The campaign has been covered in The Australian, ITWire, iT News, ZDnet, Gizmodo and other outlets, bloggers have blogged, the announcement was an #openinternet "Top Tweet", hundreds of Facebook users have shared and liked the site and in a one hour radio show this morning the campaign was discussed on Dr Katherine Albrecht's radio show and syndicated across the entire United States, and around the globe online.

We're back to working on the next steps, but I'd like to personally thank everyone for their support.  From Fnuky Advertising in Adelaide to the guy who donated $3 to the Open Internet drive, we've had a heap of assistance to get this launched.

It's Time to Tell Mum

Posted by Geordie Guy | Administration,Censorship,Mandatory ISP Filtering | Thursday 27 May 2010 7:00 am

We're excited to announce that EFA have today launched a new campaign to raise public awareness of the Government's internet filter: "Time to Tell Mum."

The campaign features well-known comedian Akmal Saleh and exhorts Australians to tell their mums about the filter plan and what it won't do for Australian families.

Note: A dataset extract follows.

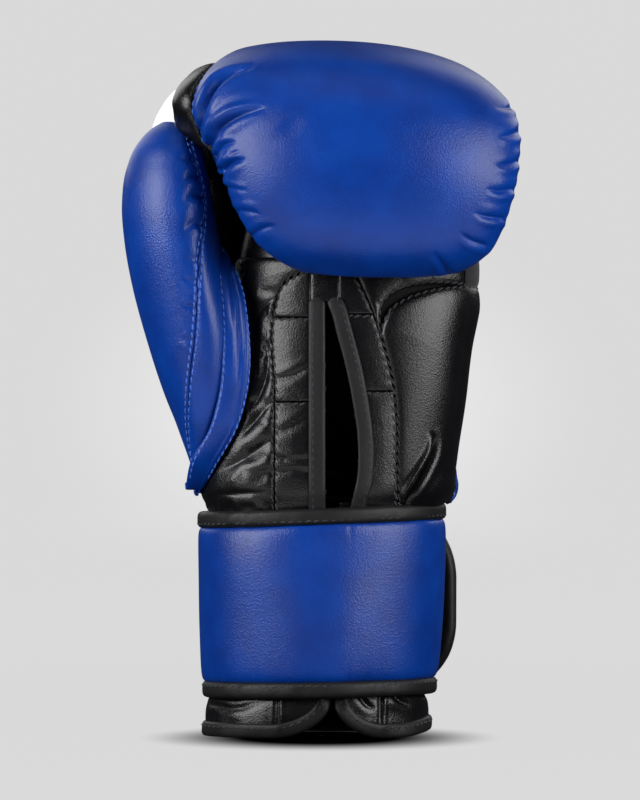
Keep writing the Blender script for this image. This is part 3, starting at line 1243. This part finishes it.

One of the big challenges in the debate so far has been combating the myth that the filter is - or ever was - a cyber-safety tool designed to keep kids safe online. It's not. It's designed to "harmonise" censorship laws, not protect children from inappropriate content. It's censorship for its own sake.

We know that the more people understand the proposal, the less there are that support it. This is an opportunity for those 'in the know' to help in educating the wider community, with a focus on parents who are the most worried about cyber-safety issues, but won't be helped by the policy. We hope this campaign will reach some new people, and further highlight the myths about Conroy's Filter.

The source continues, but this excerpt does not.